Laura Paine then introduced Bob Wills, head cheesemaker with Cedar Grove Cheese.
“Bob has literally served as the mentor for dozens of cheesemakers throughout the State of Wisconsin,” Paine explained.
Wills told tasting participants that when he started working with making cheeses from grassfed cows in the 1990s, there were only three groups in the state that were doing it.
“You could literally taste the regional differences in milk in the cheeses that were made from it,” Wills said. “Some marketers over the years have focused on the idea that it is a healthier product, some focus on heritage, and others like Uplands Cheese emphasize the taste difference in their marketing efforts.”
Wills said that Upland Cheese Company has won multiple national championship awards in the grassfed cheese competitions in recent years.
“The typical grassfed cheese is a little more yellow, and a little bit softer than other cheeses,” Wills explained. “I work with producers who have me make seasonal cheeses from their milk, and my personal favorite is the October cheeses – the season gives it a freshness, and by fall, the cows have been feasting on pasture all summer, and have gotten fussier about what they’ll eat.”
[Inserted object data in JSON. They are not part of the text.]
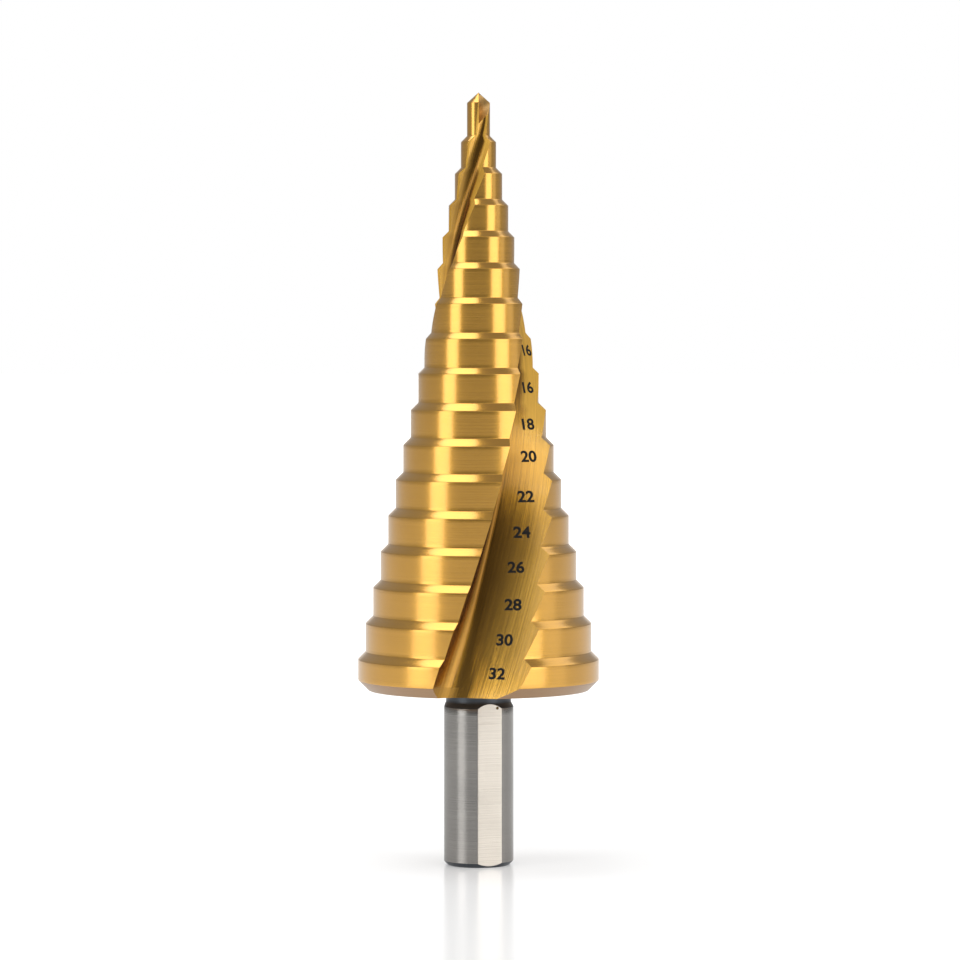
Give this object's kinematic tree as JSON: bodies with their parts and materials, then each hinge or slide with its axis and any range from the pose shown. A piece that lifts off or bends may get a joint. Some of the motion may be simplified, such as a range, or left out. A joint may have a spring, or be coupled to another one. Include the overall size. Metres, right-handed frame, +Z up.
{
  "type": "step drill",
  "caption": "Stepped conical drill for holes in sheet, with two right-hand helical flutes and a chuck shank with flats.",
  "frame": {"origin": "centre of the shank's flat end, on the drill's axis", "axes": "+Z up the axis from the shank to the point; the flute that starts beside the point opens towards -Y"},
  "size_m": [0.032, 0.0304, 0.1023],
  "materials": {
    "coated_steel": "satin gold nitride coating on the steps, bare ground steel on the shank"
  },
  "bodies": {
    "root": {"step_drill": "coated_steel"}
  },
  "joints": []
}
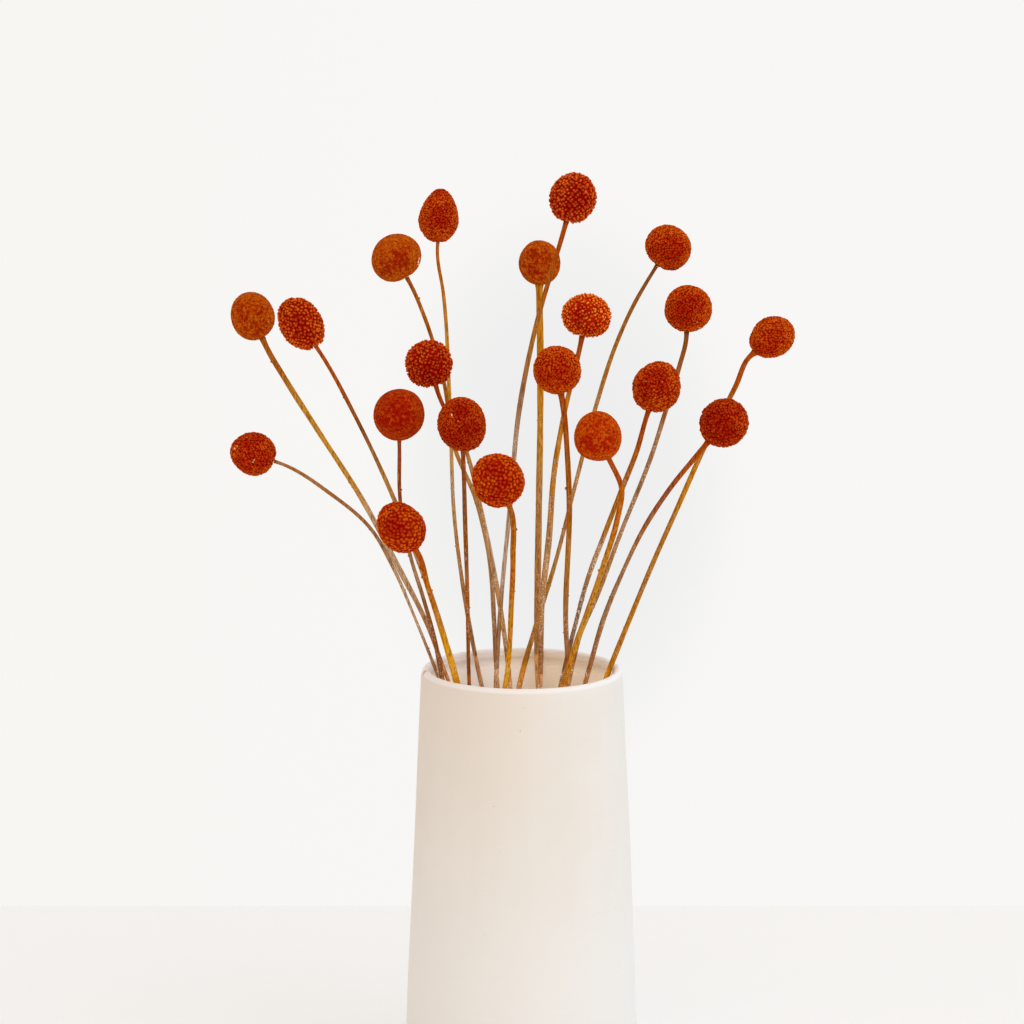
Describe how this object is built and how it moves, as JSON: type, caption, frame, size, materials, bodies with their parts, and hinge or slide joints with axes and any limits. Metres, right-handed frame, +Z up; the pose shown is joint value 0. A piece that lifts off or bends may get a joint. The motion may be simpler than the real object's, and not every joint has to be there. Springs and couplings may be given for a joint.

Last up was the dynamic Marie Raboin, owner of the Brix Cider company in Mt. Horeb. When she’s not working at the cideria, Raboin serves as the grazing coordinator for Dane County Land+Water.
“Basically, all my ciders are dry,” Raboin explained. “I do occasionally make a sweet cider, but I’m not that into it.”Raboin explains that all of the ingredients for her ciders are sourced “hyper-locally,” and she typically looks in a 30-40 mile radius from Mt. Horeb. She explained that the black currants in her cider come from Wandy Peralta, and she does source some of her apples from Gays Mills.